start Provided information
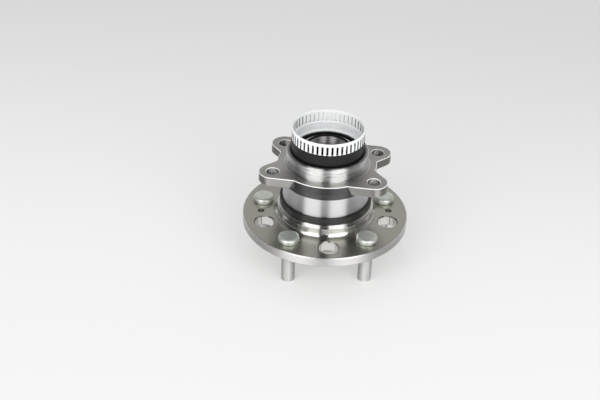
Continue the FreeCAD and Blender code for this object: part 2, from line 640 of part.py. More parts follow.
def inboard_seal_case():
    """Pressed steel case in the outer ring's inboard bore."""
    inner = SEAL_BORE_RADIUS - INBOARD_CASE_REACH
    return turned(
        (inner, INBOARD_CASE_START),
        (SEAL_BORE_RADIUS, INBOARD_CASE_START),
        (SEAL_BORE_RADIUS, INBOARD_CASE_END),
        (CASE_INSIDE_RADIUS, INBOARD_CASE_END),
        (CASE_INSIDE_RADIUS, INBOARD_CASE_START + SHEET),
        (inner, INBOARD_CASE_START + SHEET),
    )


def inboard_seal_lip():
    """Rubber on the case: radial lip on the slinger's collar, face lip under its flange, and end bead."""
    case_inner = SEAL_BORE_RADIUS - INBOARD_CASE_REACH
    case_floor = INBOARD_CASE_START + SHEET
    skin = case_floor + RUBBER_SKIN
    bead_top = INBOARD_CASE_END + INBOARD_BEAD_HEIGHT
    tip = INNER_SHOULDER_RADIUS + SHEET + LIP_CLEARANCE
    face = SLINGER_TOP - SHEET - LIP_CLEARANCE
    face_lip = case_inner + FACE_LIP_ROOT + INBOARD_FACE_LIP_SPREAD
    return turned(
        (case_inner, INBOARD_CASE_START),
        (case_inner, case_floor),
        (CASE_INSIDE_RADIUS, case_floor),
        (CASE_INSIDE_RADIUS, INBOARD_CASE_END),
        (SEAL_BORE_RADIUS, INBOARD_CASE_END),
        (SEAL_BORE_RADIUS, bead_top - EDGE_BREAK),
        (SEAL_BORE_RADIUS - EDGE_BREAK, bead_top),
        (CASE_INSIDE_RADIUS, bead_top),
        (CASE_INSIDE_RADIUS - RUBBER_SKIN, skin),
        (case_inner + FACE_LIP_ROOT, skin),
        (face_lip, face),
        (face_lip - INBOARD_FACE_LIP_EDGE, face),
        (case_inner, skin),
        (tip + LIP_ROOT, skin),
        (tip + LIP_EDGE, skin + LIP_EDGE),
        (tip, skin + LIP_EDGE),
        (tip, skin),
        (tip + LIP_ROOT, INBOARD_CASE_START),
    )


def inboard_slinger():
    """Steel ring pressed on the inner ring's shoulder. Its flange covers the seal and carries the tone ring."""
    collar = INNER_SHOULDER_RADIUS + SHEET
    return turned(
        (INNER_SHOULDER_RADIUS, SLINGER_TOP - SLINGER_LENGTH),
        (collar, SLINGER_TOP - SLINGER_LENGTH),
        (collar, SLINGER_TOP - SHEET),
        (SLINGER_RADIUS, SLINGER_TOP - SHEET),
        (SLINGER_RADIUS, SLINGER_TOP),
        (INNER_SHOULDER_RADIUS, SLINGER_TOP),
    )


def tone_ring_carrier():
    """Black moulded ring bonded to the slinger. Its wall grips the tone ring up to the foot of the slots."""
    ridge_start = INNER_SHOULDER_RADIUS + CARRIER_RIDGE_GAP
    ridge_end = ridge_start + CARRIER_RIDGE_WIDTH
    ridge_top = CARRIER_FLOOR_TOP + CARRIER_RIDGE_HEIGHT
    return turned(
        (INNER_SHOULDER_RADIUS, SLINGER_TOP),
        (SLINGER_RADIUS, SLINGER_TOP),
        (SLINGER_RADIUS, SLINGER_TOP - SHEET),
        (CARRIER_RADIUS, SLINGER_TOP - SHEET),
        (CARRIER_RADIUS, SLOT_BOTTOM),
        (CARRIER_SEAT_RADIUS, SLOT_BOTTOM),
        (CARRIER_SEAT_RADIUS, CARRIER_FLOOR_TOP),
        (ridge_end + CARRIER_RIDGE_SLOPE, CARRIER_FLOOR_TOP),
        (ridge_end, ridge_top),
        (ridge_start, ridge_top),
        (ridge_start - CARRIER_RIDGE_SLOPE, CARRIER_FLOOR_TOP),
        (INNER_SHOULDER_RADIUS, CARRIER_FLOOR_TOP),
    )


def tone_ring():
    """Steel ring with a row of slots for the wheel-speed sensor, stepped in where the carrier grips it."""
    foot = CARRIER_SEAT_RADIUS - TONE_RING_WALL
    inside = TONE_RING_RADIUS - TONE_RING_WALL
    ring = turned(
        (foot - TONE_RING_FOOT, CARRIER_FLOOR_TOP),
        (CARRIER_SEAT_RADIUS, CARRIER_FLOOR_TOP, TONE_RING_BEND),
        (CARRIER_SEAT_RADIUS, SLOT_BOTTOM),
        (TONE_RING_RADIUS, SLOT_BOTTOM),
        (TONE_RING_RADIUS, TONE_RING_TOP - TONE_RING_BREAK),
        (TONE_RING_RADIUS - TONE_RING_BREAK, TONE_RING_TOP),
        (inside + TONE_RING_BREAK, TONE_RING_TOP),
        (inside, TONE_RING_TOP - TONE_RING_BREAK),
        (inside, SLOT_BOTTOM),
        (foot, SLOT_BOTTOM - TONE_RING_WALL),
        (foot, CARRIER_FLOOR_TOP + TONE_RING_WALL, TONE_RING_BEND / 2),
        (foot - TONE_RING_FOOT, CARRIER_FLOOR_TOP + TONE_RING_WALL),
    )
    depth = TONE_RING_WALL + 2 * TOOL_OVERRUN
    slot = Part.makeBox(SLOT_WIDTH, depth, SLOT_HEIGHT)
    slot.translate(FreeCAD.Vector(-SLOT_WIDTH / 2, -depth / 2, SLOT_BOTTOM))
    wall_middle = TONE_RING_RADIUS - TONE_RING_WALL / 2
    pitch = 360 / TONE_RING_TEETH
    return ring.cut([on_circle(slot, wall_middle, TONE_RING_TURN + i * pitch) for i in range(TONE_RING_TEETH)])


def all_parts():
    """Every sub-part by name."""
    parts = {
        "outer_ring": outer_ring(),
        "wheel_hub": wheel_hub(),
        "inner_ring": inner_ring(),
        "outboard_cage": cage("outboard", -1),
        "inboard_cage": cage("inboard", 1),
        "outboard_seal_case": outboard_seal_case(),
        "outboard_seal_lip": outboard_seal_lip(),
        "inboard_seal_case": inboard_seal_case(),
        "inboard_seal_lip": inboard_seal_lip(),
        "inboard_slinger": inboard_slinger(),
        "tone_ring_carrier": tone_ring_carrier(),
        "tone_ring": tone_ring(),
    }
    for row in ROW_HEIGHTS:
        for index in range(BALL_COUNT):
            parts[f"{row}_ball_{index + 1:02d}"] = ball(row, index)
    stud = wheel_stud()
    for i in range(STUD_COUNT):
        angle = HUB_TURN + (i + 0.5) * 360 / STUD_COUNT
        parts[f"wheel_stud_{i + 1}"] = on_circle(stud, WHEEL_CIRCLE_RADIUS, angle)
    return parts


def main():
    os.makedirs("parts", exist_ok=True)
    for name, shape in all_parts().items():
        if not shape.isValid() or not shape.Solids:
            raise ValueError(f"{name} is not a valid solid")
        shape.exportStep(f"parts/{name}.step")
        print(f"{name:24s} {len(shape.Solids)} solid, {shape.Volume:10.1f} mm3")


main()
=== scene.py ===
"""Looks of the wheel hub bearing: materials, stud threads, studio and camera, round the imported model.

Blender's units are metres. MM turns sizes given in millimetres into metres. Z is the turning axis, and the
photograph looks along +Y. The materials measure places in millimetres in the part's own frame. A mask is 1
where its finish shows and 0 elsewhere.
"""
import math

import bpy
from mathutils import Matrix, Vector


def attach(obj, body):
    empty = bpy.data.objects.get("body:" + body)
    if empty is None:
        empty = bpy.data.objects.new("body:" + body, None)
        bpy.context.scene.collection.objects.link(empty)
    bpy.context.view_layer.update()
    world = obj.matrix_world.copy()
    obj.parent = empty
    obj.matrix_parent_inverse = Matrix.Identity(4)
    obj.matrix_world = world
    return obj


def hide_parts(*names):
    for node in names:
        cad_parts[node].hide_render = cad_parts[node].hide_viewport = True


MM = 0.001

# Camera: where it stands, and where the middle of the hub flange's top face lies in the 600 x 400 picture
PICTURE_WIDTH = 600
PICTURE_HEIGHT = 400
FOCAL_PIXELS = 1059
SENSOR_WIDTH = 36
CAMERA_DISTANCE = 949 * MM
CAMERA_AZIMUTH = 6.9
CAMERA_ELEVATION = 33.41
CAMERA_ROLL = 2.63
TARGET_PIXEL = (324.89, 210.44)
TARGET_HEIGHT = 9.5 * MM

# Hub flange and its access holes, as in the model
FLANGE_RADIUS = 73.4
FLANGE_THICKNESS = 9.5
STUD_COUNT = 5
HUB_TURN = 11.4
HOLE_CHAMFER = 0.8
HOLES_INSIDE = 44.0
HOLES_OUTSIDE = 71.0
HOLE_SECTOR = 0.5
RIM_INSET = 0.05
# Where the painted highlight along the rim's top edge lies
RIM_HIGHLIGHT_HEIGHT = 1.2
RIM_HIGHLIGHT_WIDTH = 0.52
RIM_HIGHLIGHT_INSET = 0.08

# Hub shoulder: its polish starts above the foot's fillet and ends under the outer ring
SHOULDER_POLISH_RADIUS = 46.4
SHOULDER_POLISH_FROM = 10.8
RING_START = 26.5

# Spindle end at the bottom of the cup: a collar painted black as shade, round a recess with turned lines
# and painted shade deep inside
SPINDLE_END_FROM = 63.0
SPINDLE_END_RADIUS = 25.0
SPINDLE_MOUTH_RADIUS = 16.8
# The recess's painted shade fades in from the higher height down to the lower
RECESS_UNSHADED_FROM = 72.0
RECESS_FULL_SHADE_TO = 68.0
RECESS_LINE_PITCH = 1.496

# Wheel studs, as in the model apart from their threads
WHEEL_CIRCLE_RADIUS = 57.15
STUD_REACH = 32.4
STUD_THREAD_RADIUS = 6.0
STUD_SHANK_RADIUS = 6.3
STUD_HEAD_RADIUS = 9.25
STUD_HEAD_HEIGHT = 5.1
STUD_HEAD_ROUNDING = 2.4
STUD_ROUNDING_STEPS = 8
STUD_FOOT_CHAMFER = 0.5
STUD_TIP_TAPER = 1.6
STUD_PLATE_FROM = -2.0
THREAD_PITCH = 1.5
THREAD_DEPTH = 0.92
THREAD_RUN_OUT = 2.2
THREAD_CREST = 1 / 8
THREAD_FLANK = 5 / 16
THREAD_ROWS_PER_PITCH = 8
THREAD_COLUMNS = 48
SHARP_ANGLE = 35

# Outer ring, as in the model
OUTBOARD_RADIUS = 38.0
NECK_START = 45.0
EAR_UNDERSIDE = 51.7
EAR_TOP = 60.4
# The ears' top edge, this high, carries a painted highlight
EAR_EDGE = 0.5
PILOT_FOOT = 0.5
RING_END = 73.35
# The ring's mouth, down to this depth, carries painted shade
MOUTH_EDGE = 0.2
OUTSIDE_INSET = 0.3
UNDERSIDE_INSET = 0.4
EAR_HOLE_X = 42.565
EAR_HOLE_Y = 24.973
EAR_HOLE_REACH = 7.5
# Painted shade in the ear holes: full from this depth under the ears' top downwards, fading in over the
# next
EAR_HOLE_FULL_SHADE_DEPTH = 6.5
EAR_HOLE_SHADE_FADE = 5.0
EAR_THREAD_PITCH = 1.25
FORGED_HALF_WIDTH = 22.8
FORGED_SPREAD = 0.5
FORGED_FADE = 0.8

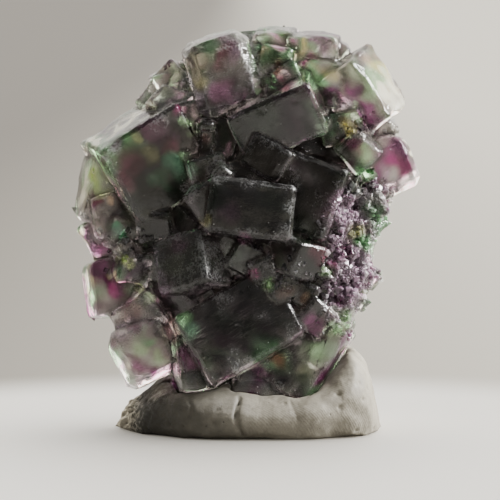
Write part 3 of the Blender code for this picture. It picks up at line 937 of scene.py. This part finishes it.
end Provided information
Task details: Pick out and copy the lines of the material that include the word "empty".

Result for this exercise:
    empty = bpy.data.objects.get("body:" + body)
    if empty is None:
        empty = bpy.data.objects.new("body:" + body, None)
        bpy.context.scene.collection.objects.link(empty)
    obj.parent = empty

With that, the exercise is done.